I can sort of relate to your theme. It has been a long time since my passion was thwarted by children at home. However, I value so much that you, Kristin and Deborah (and my daughter) have chosen to be stay at home Moms where you can still find time for your art. All of you are fortunate to have that luxury of being there for every one. It is a double edged sword, but, believe me, the time passes so quickly. Enjoy the uninterrupted passion, when it comes. I like how you have interpreted this with color and fabrics. We both have the grid going on!!
But isn't your passion actually your fanily at the moment? You work alwasy seems to have a strightforward clarity to me - I imagine a quality derived from the need to get on and do something good quickly and not faff about sticking all sorts into it and making it too complicated. I wonder if your art will change when your parental role does?
Lovely sentiments here. You seem to have made the "interruptions" quite joyful and beautiful, without sadness or regret. I am happy you are seeing it as an interruption and not something stolen away from you. It is a beautiful piece and I, too, see a lot of passion in it.
This is so wonderful. I enjoyed your descriptive interpretation of your quilt and I especially enjoy the springy wires and it's symbolism. I can tell you that before you know it, you'll be wondering how fast those four interruptions have grown up.

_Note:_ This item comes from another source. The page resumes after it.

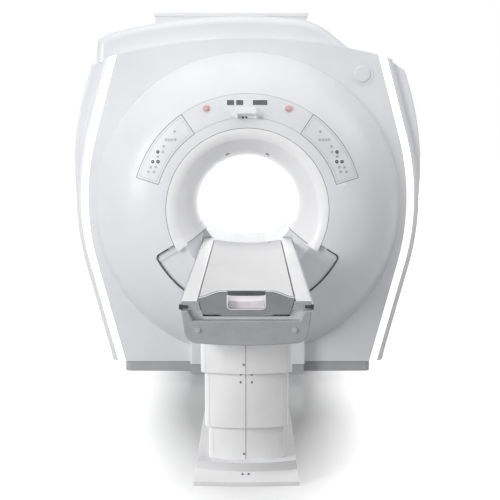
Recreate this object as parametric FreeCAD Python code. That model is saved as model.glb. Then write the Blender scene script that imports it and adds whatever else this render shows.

Oh, I can SO relate to your sentiments, Nikki!! Now that my youngest is 17, it's come to an end, but I can sure remember the frustration of constant interruption.I once told a student who was looking very closely at my machine quilting that every place where a stitch had "jumped" was a moment when one of the children had called "MUM!!"
You have made a beautiful image that tells it's story well. I like that the interruptions are cool, calm and serene - just because something interrupts doesn't mean it's loud or harsh or abrasive. This is a great representation of mother/lover, mother/artist, mother/woman...
Your beading somehow softens or gives a benign edge to the tension between passion and constant interruptions.
Oh, Nikki! I can SO relate to your feelings -- in fact, I was feeling much the same way, and then feeling dispirited when I concluded I couldn't describe myself as passionate most of the time -- more like exhausted! So you took a complex set of feelings and not only articulated them beautifully but illustrated them in fabric with a perfect graphic design. I love it. The colors, and strip piecing, the beadwork -- all beautiful. And even if you are feeling fragmented and distracted and a slave to your family's passions, you are making beautiful art. I really do love this.
I agree with Kirsty, you really said what you were thinking with this quilt. The interruptions are straightforward, yet don't seem to be to intolerable. The colors you used are really effective.
This is beautiful Nikki. I too can relate very much to what you're saying with this quilt. And, like Gerrie said, the kids will be grown up before you know it.